Record set:
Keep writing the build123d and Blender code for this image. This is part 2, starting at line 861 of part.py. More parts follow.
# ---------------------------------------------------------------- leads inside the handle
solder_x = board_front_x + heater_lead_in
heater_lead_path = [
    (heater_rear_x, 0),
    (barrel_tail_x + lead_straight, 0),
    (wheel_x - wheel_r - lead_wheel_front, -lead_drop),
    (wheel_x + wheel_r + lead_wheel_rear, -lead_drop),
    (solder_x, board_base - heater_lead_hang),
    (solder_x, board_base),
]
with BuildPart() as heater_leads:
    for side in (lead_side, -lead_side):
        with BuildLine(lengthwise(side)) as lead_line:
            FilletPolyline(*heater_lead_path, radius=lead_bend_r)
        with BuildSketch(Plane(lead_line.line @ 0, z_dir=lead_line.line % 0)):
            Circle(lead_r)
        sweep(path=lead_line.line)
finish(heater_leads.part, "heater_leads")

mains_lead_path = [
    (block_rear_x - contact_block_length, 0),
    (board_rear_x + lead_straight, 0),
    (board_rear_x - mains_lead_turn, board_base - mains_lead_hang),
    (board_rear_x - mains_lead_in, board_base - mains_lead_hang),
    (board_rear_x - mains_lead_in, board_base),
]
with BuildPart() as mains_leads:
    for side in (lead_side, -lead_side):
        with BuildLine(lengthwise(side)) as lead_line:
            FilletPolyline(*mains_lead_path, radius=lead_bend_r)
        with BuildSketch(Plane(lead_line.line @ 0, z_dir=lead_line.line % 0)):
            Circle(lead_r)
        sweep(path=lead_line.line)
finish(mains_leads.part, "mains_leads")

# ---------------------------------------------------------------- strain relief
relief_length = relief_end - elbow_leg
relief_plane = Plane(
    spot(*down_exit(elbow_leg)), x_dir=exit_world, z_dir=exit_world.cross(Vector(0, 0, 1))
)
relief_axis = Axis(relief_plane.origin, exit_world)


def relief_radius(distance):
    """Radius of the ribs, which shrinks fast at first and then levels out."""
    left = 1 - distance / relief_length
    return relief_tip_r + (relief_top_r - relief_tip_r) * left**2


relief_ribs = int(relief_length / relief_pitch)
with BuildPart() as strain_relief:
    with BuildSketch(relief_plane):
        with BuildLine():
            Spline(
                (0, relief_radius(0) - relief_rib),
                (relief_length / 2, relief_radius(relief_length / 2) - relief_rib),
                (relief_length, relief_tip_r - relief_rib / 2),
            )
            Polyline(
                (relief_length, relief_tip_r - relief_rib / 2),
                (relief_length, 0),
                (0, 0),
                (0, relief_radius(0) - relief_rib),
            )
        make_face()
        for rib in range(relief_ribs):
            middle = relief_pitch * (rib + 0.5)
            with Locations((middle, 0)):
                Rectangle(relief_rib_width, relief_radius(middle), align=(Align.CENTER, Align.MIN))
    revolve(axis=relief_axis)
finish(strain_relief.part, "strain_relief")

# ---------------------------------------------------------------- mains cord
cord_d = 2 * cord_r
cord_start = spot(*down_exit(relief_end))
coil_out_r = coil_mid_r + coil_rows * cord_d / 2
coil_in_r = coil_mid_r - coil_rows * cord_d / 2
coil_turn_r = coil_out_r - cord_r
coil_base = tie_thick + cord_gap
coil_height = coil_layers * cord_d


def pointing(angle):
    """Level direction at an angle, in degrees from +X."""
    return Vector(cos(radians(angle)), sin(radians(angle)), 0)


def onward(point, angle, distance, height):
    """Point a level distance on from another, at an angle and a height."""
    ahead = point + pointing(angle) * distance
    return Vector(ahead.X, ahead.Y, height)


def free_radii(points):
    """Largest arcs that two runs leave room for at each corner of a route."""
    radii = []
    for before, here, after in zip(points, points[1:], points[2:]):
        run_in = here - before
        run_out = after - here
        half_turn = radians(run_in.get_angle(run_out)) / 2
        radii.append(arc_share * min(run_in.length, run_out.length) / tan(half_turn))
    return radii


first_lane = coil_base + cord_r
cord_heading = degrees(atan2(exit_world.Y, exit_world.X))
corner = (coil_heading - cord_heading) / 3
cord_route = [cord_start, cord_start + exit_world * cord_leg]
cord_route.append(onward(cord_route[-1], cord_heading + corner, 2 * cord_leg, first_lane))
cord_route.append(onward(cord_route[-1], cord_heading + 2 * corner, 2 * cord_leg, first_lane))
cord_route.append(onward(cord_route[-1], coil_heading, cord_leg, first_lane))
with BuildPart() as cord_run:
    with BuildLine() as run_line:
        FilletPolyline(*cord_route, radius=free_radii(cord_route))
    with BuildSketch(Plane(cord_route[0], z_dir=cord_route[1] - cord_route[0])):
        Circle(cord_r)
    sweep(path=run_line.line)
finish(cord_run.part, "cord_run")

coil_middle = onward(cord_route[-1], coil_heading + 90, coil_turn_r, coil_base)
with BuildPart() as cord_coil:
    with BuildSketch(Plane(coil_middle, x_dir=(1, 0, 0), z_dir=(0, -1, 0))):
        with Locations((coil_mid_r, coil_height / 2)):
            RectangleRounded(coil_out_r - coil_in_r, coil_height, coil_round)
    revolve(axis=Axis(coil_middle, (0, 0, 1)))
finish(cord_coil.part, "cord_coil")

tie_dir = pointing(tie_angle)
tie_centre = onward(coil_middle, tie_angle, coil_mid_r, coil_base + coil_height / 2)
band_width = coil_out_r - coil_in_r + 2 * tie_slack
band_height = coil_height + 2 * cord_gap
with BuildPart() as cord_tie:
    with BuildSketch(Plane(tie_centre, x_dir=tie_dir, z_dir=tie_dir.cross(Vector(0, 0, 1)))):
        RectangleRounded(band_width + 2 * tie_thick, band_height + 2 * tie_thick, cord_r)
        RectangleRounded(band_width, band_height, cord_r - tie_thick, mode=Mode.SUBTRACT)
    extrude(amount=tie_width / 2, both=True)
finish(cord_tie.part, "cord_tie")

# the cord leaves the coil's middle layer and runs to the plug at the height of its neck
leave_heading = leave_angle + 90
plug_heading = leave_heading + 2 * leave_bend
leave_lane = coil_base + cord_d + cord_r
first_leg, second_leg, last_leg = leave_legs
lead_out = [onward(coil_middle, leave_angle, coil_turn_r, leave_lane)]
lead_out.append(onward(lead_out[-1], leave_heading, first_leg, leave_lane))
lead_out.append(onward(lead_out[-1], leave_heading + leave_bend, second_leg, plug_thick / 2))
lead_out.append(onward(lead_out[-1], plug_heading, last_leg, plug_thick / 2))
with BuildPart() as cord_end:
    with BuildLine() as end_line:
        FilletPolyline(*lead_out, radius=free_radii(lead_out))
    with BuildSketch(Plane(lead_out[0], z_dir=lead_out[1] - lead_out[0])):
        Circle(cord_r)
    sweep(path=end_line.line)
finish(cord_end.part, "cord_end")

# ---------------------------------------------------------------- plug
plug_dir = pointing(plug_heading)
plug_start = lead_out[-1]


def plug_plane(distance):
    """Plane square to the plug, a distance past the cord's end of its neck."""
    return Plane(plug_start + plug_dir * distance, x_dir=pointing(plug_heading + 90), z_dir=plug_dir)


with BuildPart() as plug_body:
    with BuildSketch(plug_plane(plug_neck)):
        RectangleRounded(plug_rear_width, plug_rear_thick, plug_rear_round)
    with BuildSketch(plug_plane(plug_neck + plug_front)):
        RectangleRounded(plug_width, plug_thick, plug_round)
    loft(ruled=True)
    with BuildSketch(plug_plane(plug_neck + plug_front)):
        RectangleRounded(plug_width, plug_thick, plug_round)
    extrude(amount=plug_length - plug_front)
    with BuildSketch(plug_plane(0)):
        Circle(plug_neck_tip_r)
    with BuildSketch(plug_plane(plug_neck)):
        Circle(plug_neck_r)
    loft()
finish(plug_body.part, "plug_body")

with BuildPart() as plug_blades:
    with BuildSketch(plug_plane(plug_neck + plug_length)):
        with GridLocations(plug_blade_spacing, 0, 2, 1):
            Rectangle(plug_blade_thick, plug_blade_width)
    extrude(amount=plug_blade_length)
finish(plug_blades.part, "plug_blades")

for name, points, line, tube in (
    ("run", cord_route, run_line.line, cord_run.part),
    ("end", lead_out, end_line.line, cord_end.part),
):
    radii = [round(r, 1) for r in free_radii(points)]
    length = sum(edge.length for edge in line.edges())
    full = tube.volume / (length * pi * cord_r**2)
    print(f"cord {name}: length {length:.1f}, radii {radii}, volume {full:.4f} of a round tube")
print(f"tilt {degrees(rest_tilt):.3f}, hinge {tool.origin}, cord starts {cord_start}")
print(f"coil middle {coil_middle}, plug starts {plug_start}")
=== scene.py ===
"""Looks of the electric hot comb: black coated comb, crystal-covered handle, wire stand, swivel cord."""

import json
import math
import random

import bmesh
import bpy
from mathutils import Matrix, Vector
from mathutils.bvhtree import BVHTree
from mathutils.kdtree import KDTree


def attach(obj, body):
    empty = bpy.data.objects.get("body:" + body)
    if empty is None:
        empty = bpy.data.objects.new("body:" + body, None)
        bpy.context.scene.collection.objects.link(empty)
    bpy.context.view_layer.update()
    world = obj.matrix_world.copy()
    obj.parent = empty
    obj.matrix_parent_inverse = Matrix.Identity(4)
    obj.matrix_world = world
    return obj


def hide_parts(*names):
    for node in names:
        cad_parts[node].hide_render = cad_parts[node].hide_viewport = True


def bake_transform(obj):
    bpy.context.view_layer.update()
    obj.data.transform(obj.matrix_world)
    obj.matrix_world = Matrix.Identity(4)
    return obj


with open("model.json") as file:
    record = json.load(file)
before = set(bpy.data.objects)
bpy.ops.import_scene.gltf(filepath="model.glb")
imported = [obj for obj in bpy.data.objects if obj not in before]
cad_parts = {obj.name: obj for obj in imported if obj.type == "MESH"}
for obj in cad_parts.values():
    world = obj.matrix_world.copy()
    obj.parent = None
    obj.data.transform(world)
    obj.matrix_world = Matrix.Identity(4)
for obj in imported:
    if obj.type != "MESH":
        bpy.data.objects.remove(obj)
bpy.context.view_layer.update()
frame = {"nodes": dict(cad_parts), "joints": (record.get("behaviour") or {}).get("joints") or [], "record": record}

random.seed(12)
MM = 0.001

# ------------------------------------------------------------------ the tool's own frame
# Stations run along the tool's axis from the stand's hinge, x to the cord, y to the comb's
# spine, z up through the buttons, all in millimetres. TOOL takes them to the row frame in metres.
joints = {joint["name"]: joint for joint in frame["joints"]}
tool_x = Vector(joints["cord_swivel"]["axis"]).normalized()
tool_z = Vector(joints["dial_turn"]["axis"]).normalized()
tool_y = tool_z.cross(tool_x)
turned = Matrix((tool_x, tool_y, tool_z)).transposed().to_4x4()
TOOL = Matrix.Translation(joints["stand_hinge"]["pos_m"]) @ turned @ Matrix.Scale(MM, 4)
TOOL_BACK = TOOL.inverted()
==
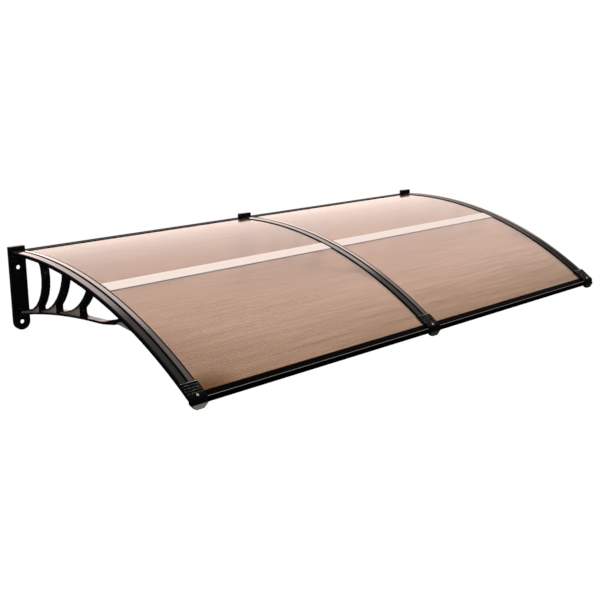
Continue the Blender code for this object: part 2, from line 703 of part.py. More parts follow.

Exercise:
Return only those lines of the records that contain the string "model".

Written response:
with open("model.json") as file:
bpy.ops.import_scene.gltf(filepath="model.glb")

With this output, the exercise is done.